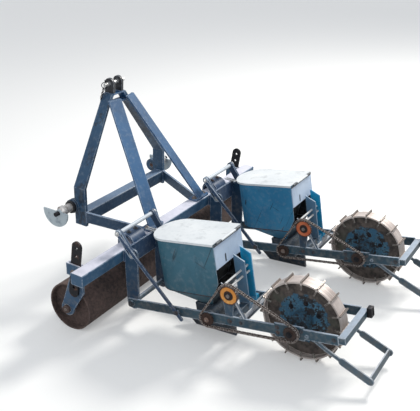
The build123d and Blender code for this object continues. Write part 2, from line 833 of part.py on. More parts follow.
    # Seed housing under the outlet with the furrow opener's runner
    housing_x = (outlet_front + outlet_rear) / 2 + housing_shift
    with BuildPart() as seed_housing:
        with BuildSketch(side_plane(0)):
            with Locations((housing_x, (hopper_foot + housing_foot) / 2)):
                Rectangle(housing_depth, hopper_foot - housing_foot)
        extrude(amount=housing_half, both=True)
        with Locations((seed_x, 0, seed_z)):
            Cylinder(boss_r, 2 * (rail_half_gap - rail_thick / 2), rotation=(90, 0, 0))
        with BuildSketch(side_plane(0)):
            with BuildLine():
                Polyline(
                    (opener_front, ground_z(opener_front) + opener_rise),
                    (opener_front + opener_curve, ground_z(opener_front + opener_curve) + opener_lift),
                    (opener_rear, ground_z(opener_rear) + opener_lift),
                    (opener_rear, housing_foot),
                    (opener_neck, housing_foot),
                    close=True,
                )
            make_face()
        extrude(amount=opener_thick / 2, both=True)
        with Locations((seed_x, 0, seed_z)):
            Cylinder(seed_shaft_r + run_gap, through, rotation=(90, 0, 0), mode=Mode.SUBTRACT)
    write(seed_housing, f"seed_housing_{row}", place)

    # Seed shaft with its sprocket
    with BuildPart() as seed_shaft:
        with BuildSketch(side_plane(rail_half_gap - rail_thick)):
            with Locations((seed_x, seed_z)):
                Circle(seed_shaft_r)
        extrude(amount=rail_half_gap - rail_thick - chain_y + shaft_end)
        with BuildSketch(side_plane(chain_y)):
            with Locations((seed_x, seed_z)):
                add(toothed_disc(sprocket_r))
        extrude(amount=sprocket_thick / 2, both=True)
    write(seed_shaft, f"seed_shaft_{row}", place)

    # Stand of the idler: cross bar, two upright plates, bracket, strut, two rods and the idler's pin
    strut_turn = degrees(atan2(idler_z, strut_reach))
    strut_span = hypot(idler_z, strut_reach)
    with BuildPart() as idler_stand:
        with Locations((stand_x, 0, 0)):
            Box(stand_bar, 2 * (rail_half_gap - rail_thick / 2), stand_bar)
        for plate_y, plate_top in ((grey_plate_y, grey_plate_top), (cyan_plate_y, cyan_plate_top)):
            with BuildSketch(side_plane(plate_y)):
                with BuildLine():
                    Polyline(
                        (plate_front, 0),
                        (plate_rear, 0),
                        (plate_rear, plate_top - plate_drop),
                        (plate_front, plate_top),
                        close=True,
                    )
                make_face()
            extrude(amount=stand_plate / 2, both=True)
        with BuildSketch(side_plane(-rail_half_gap)):
            with BuildLine():
                Polyline(
                    (stand_x - stand_bar / 2, rail_height / 2),
                    (stand_x + stand_bar / 2, rail_height / 2),
                    (idler_x + stand_bar / 2, idler_z),
                    (idler_x, idler_z + stand_bar / 2),
                    (stand_x - stand_bar / 2, idler_z + rod_high + stand_rod_r),
                    close=True,
                )
            make_face()
            with Locations((idler_x + strut_reach / 2, idler_z / 2)):
                SlotCenterToCenter(strut_span, strut_width, rotation=-strut_turn)
            with Locations((idler_x + strut_reach, 0)):
                Rectangle(2 * (strut_reach + strut_width), rail_height, mode=Mode.SUBTRACT)
        extrude(amount=stand_plate / 2, both=True)
        with Locations((stand_x, 0, idler_z + rod_high), (stand_x + rod_step, 0, idler_z + rod_low)):
            with Locations((0, (cyan_plate_y - rail_half_gap) / 2, 0)):
                Cylinder(stand_rod_r, rail_half_gap + cyan_plate_y, rotation=(90, 0, 0))
        with BuildSketch(side_plane(-rail_half_gap)):
            with Locations((idler_x, idler_z)):
                Circle(idler_pin_r)
        extrude(amount=-chain_y - rail_half_gap + shaft_end)
    write(idler_stand, f"idler_stand_{row}", place)

    with BuildPart() as idler:
        with BuildSketch(side_plane(chain_y)):
            with Locations((idler_x, idler_z)):
                add(toothed_disc(idler_r))
                Circle(idler_pin_r + run_gap, mode=Mode.SUBTRACT)
        extrude(amount=idler_thick / 2, both=True)
    write(idler, f"idler_{row}", place)

    # Chain round the wheel's sprocket, the idler and the seed shaft's sprocket, link by link
    pin_reach = chain_gap + link_outer_height / 2
    discs = ((idler_x, idler_z, idler_r), (seed_x, seed_z, sprocket_r), (axle_x, 0, sprocket_r))
    with BuildSketch() as chain_run:
        for x, z, radius in discs:
            with Locations((x, z)):
                Circle((radius + pin_reach) / cos(chain_pitch / (2 * radius)))
        make_hull()
    run = chain_run.face().outer_wire()
    pairs = round(run.length / (2 * chain_pitch))
    pins = [run @ (number / (2 * pairs)) for number in range(2 * pairs + 1)]
    with BuildPart() as chain:
        for first, width, height in (
            (0, link_inner_width, link_inner_height),
            (1, link_outer_width, link_outer_height),
        ):
            with BuildSketch(side_plane(chain_y)):
                for start, stop in zip(pins[first::2], pins[first + 1 :: 2]):
                    middle = (start + stop) / 2
                    turn = degrees(atan2(stop.Y - start.Y, stop.X - start.X))
                    with Locations(Location((middle.X, middle.Y, 0), (0, 0, turn))):
                        Polygon(*link_outline((stop - start).length, height))
            extrude(amount=width / 2, both=True)
    write(chain, f"chain_{row}", place)

    # Drive wheel with its axle and sprocket
    with BuildPart() as wheel:
        with BuildSketch(Plane.XY):
            with BuildLine():
                Polyline(
                    (0, rail_half_gap + 2 * rail_thick),
                    (axle_r, rail_half_gap + 2 * rail_thick),
                    (axle_r, hub_far),
                    (hub_r, hub_far),
                    (hub_r, web_thick),
                    (centre_r, web_thick / 2),
                    (wheel_r - rim_thick, web_thick / 2),
                    (wheel_r - rim_thick, wheel_width / 2),
                    (wheel_r, wheel_width / 2),
                    (wheel_r, -wheel_width / 2),
                    (wheel_r - rim_thick, -wheel_width / 2),
                    (wheel_r - rim_thick, -web_thick / 2),
                    (centre_r, -web_thick / 2),
                    (hub_r, -web_thick),
                    (hub_r, -hub_near),
                    (axle_r, -hub_near),
                    (axle_r, chain_y - shaft_end),
                    (0, chain_y - shaft_end),
                    close=True,
                )
            make_face()
        revolve(axis=Axis.Y)
        with BuildSketch(side_plane(chain_y)):
            add(toothed_disc(sprocket_r))
        extrude(amount=sprocket_thick / 2, both=True)
        with BuildSketch(side_plane(0)):
            with PolarLocations((lug_tip_r + lug_inner_r) / 2, wheel_lugs, start_angle=-90):
                Rectangle(lug_tip_r - lug_inner_r, lug_plate)
        extrude(amount=wheel_width / 2 + lug_side, both=True)
        with BuildSketch(side_plane(0)):
            Circle(wheel_r - rim_thick)
            Circle(centre_r, mode=Mode.SUBTRACT)
        extrude(amount=wheel_width / 2, both=True, mode=Mode.SUBTRACT)
        with BuildSketch(side_plane(0)):
            Circle(wheel_r - rim_thick / 2)
            Circle(centre_r - rim_thick, mode=Mode.SUBTRACT)
        extrude(amount=web_thick / 2, both=True)
    write(wheel, f"wheel_{row}", place * Location((axle_x, 0, 0), (0, unit_pitch, 0)))

    # Scraper on a cross bar ahead of the wheel
    scraper_tip_r = lug_tip_r + scraper_gap
    scraper_tip_x = axle_x - (scraper_tip_r**2 - scraper_tip_z**2) ** 0.5
    with BuildPart() as scraper:
        with Locations((scraper_x, 0, 0)):
            Box(stand_bar / 2, 2 * (rail_half_gap - rail_thick / 2), stand_bar / 2)
        with BuildSketch(side_plane(0)):
            with BuildLine():
                Polyline(
                    (scraper_x, 0),
                    (scraper_knee_x, scraper_knee_z),
                    (scraper_tip_x, scraper_tip_z),
                    (scraper_tip_x, scraper_tip_z - scraper_thick),
                    (scraper_knee_x + scraper_thick, scraper_knee_z - scraper_thick / 2),
                    (scraper_x + scraper_thick, 0),
                    close=True,
                )
            make_face()
        extrude(amount=wheel_width / 2, both=True)
    write(scraper, f"scraper_{row}", place)

    # Drag loop that trails behind the wheel on two pins in the rails
    drag_path = [
        (drag_x, drag_z),
        (drag_knee_x, drag_knee_z),
        (drag_bar_x, drag_bar_z),
        (drag_end_x, drag_end_z),
    ]
    drag_widths = (drag_rod, drag_rod, drag_bar)
    with BuildPart() as drag_loop:
        for sign in (-1, 1):
            with BuildSketch(side_plane(sign * drag_half)):
                for start, stop, width in zip(drag_path, drag_path[1:], drag_widths):
                    span = hypot(stop[0] - start[0], stop[1] - start[1])
                    turn = degrees(atan2(stop[1] - start[1], stop[0] - start[0]))
                    with Locations(((start[0] + stop[0]) / 2, (start[1] + stop[1]) / 2)):
                        SlotCenterToCenter(span, width, rotation=turn)
            extrude(amount=drag_thick / 2, both=True)
            with BuildSketch(side_plane(sign * drag_half)):
                with Locations((drag_x, drag_z)):
                    Circle(drag_eye_r)
            extrude(amount=drag_thick / 2, both=True)
            with BuildSketch(side_plane(sign * drag_half)):
                with Locations((drag_x, drag_z)):
                    Circle(drag_pin_r)
            extrude(amount=-sign * (rail_face - drag_half + drag_pin_end))
        with Locations((drag_end_x, 0, drag_end_z)):
            Box(drag_thick, 2 * drag_half, drag_bar)
    write(drag_loop, f"drag_loop_{row}", place)

for name, place, x, z in (
    ("drum", front_place, drum_x, drum_z),
    ("hitch", front_place, hitch_x, hitch_z),
    ("mast", front_place, mast_pin_x, mast_pin_z),
    ("link", front_place, link_x, link_z),
    ("saddle", front_place, 0, bar_height / 2),
    ("wheel", unit_place(0), axle_x, 0),
    ("idler", unit_place(0), idler_x, idler_z),
    ("seed", unit_place(0), seed_x, seed_z),
    ("lid", unit_place(0), hinge_x, hinge_z),
    ("drag", unit_place(0), drag_x, drag_z),
    ("drag_end", unit_place(0), drag_end_x, drag_end_z),
    ("unit", unit_place(0), 0, 0),
):
    point = (place * Location((x, 0, z))).position
    print(name, round(point.X, 4), round(point.Z, 4))
print("unit_pitch", round(unit_pitch, 6), 0)
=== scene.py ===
# %% [markdown]
# # A two-row precision seeder
#
# The steel parts of this machine come from its CAD model, already in their places. Blender gives
# them their look: sun-bleached blue paint with rust flakes and rubbed edges, a brown drum roller,
# drive wheels with a bright tread, and the bolts, welds and small fittings that CAD leaves out.

import math

import bmesh
import bpy
from mathutils import Matrix, Vector


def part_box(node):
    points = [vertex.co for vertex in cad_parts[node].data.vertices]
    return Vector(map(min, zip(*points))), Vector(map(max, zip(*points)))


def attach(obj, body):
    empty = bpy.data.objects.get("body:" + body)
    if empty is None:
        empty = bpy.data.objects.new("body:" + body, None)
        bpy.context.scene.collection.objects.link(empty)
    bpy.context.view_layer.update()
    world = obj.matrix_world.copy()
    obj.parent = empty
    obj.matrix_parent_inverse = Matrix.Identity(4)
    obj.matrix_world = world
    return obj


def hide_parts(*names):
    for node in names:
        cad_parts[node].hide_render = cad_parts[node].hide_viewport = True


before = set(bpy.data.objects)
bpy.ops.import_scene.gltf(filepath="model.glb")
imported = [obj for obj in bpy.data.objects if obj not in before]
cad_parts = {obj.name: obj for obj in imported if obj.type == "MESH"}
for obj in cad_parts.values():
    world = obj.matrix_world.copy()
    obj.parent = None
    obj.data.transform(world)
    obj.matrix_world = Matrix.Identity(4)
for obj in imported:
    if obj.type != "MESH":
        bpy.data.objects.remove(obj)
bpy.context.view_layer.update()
bpy.ops.object.select_all(action="DESELECT")

# %% [markdown]
# ## Two slanted frames
#
# The headstock and its toolbar lean back a little, and both row units climb towards their drive
# wheels. Sizes are easiest to give level, so each part of the machine gets a matrix that turns its
# own level millimetres into the shared world. The toolbar's box and the wheel's box anchor them.

# %% Frames
ROWS = {"left": -0.375, "right": 0.375}
BOTH = (-1, 1)  # the signs of y on the left and on the right
FRONT_LEAN = math.radians(5.0)
UNIT_PITCH = math.radians(6.029)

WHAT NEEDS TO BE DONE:
From the line containing "bpy.context.scene.collection.objects.link(empty)" through the closing line of the material above, return every line exactly and omit all others.

EXERCISE SOLUTION:
        bpy.context.scene.collection.objects.link(empty)
    bpy.context.view_layer.update()
    world = obj.matrix_world.copy()
    obj.parent = empty
    obj.matrix_parent_inverse = Matrix.Identity(4)
    obj.matrix_world = world
    return obj


def hide_parts(*names):
    for node in names:
        cad_parts[node].hide_render = cad_parts[node].hide_viewport = True


before = set(bpy.data.objects)
bpy.ops.import_scene.gltf(filepath="model.glb")
imported = [obj for obj in bpy.data.objects if obj not in before]
cad_parts = {obj.name: obj for obj in imported if obj.type == "MESH"}
for obj in cad_parts.values():
    world = obj.matrix_world.copy()
    obj.parent = None
    obj.data.transform(world)
    obj.matrix_world = Matrix.Identity(4)
for obj in imported:
    if obj.type != "MESH":
        bpy.data.objects.remove(obj)
bpy.context.view_layer.update()
bpy.ops.object.select_all(action="DESELECT")

# %% [markdown]
# ## Two slanted frames
#
# The headstock and its toolbar lean back a little, and both row units climb towards their drive
# wheels. Sizes are easiest to give level, so each part of the machine gets a matrix that turns its
# own level millimetres into the shared world. The toolbar's box and the wheel's box anchor them.

# %% Frames
ROWS = {"left": -0.375, "right": 0.375}
BOTH = (-1, 1)  # the signs of y on the left and on the right
FRONT_LEAN = math.radians(5.0)
UNIT_PITCH = math.radians(6.029)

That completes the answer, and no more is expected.